I think Bags and I are watching The Mechanic this weekend. Keeping that motherfucking Charles Bronson run alive. I have to confess, I have no idea why the dude is so charming. But, he simply got an allure to him. The disaffected tone, the slight lisp, the slight wisp of a mustache. I’m ready to watch him deal out ass-whuppings for as many movies are worth it.
Additionally, Eduardo/Andrew finally, finally got me to watch Coppola’s The Conversation last night, and I get it! What a fucking masterclass in movie making, and about subject matters that perpetually sizzle my tits. Conspiracies, surveillance, and paranoia. It’s equal parts quiet and tense, and beautifully shot like a motherfucker!
Speaking of conspiracies!
[Wind of Change]
I’m fucking struck by a recent podcast series that dropped called Wind of Change. Shit is about a Scorpion’s song by the same name, and it dives into a meaty conspiracy. Namely, that the tune was written by the CIA in an effort to accelerate the fall of the Berlin Wall. No, seriously. But, the series dives into a variety of CIA and spycraft-related shit, and that shit is deeply my jam as aforementioned. I’m only three episodes in, but I’m digging the fuck out of it. Well made, well researched, well, well, well.

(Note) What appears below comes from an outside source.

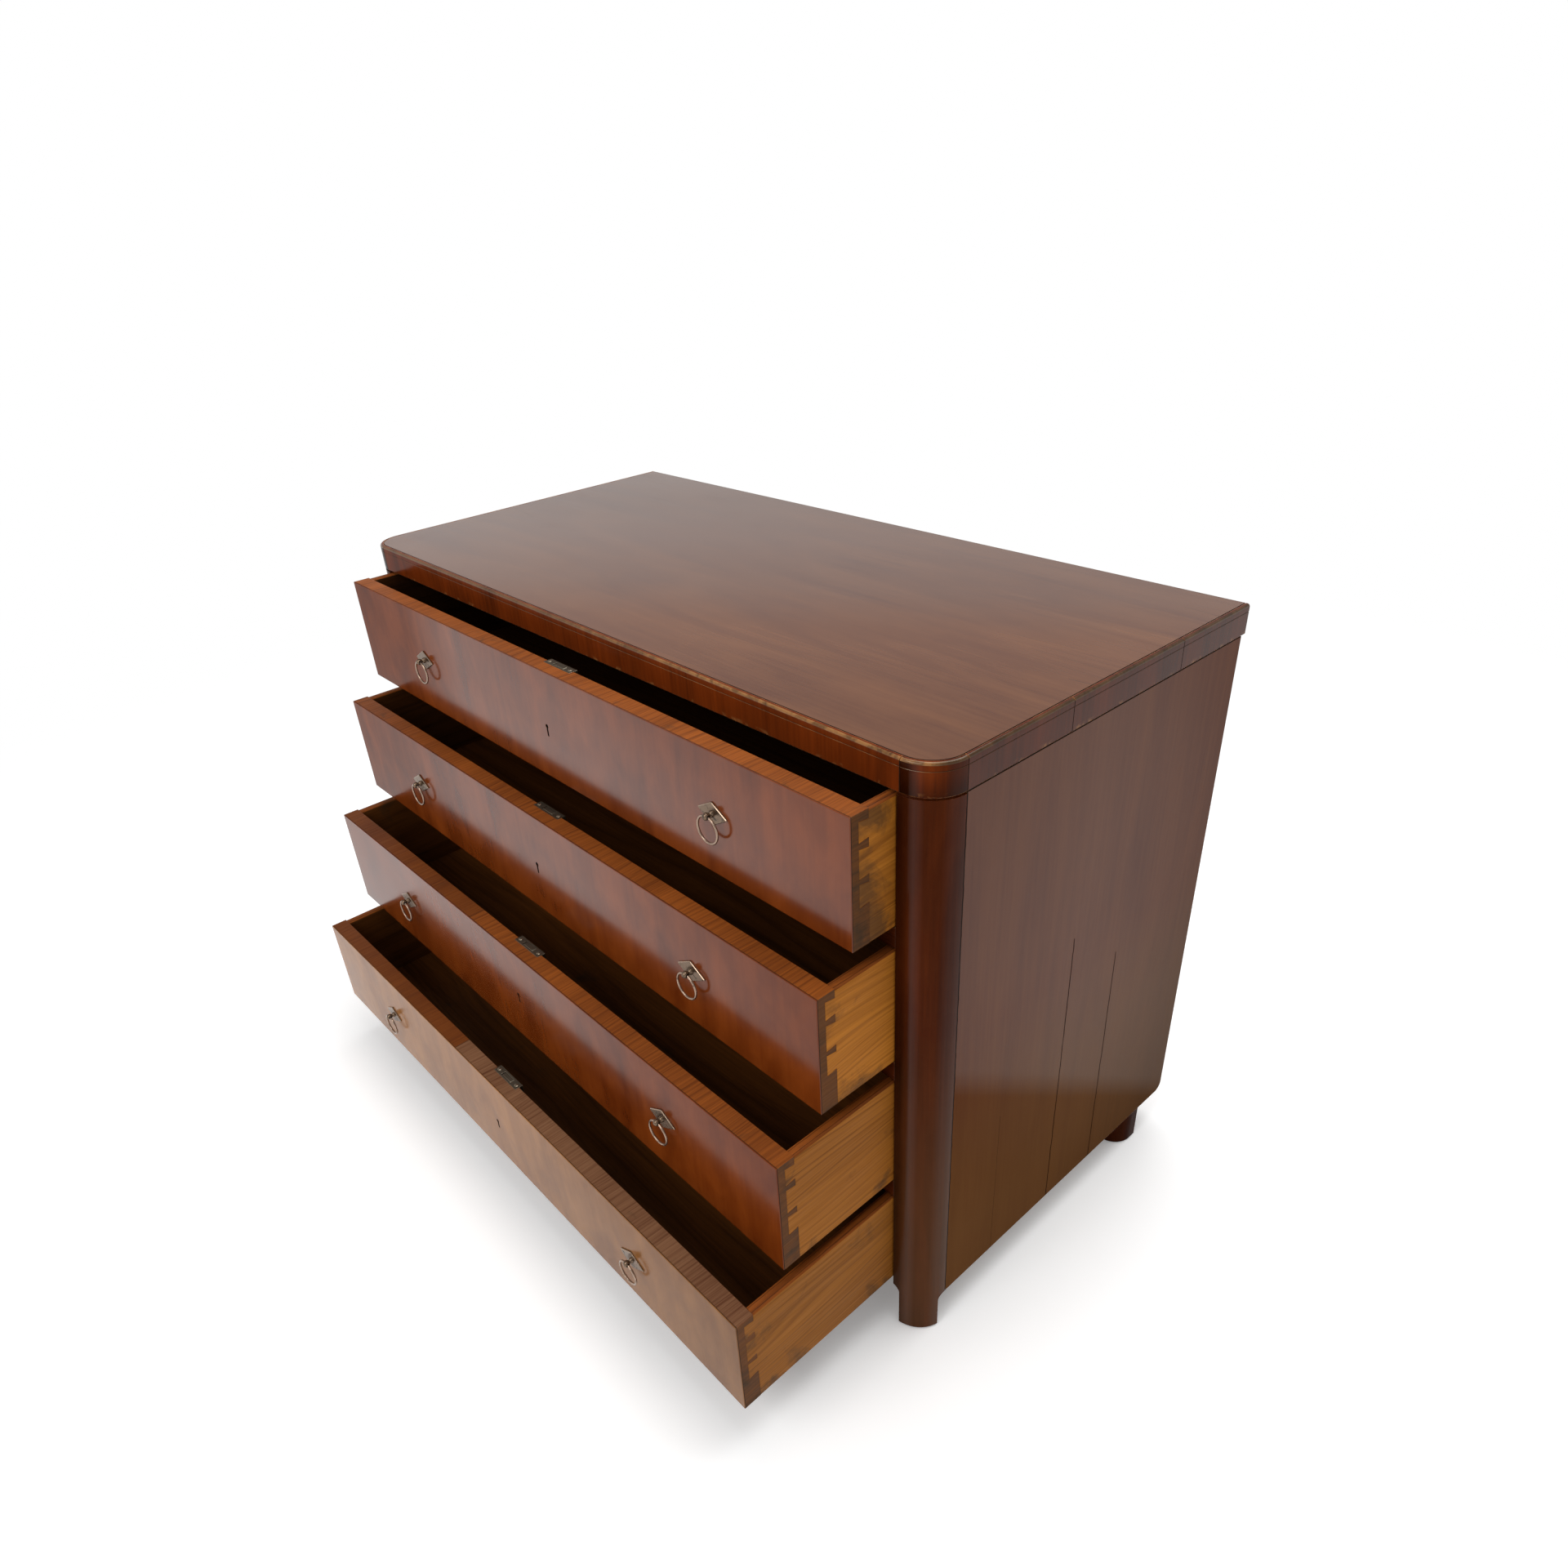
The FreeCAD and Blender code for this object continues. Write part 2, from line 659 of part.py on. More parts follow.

Jesus Fuck, it’s looking like sports are really returning this summer. And whenever the puck drops or tip-off occurs, it will not be soon enough. I’m all for them pulling it off, if they can pull it off safely. And what a weird summer it’ll be, replacing the doldrums of late summer with some playoff action, just to give way to the best part of the year of them all: football.
Finally, television! I’m not really watching much of it! Sam and I finished off You S2 on Sunday, and it sort of sucks. Like, I knew it was slop, but they took slop and overlaid some really nonsensical character writing on top of it. However, we did start Watch We Do In The Shadows after polishing off that grimy bottle of mediocrity, and holy shit it’s fucking funny. Like, a television adaptation of such a preposterous show has no right being this good. But, it fucking is! I suppose it makes sense though, given Taika Waititi and Jemaine Clement’s involved.
Anyways, that’s it for me, friends. Are your tits sizzling? Can ya do my rectum a solid (or perhaps more apropos, a loosen)? Let’s hang out.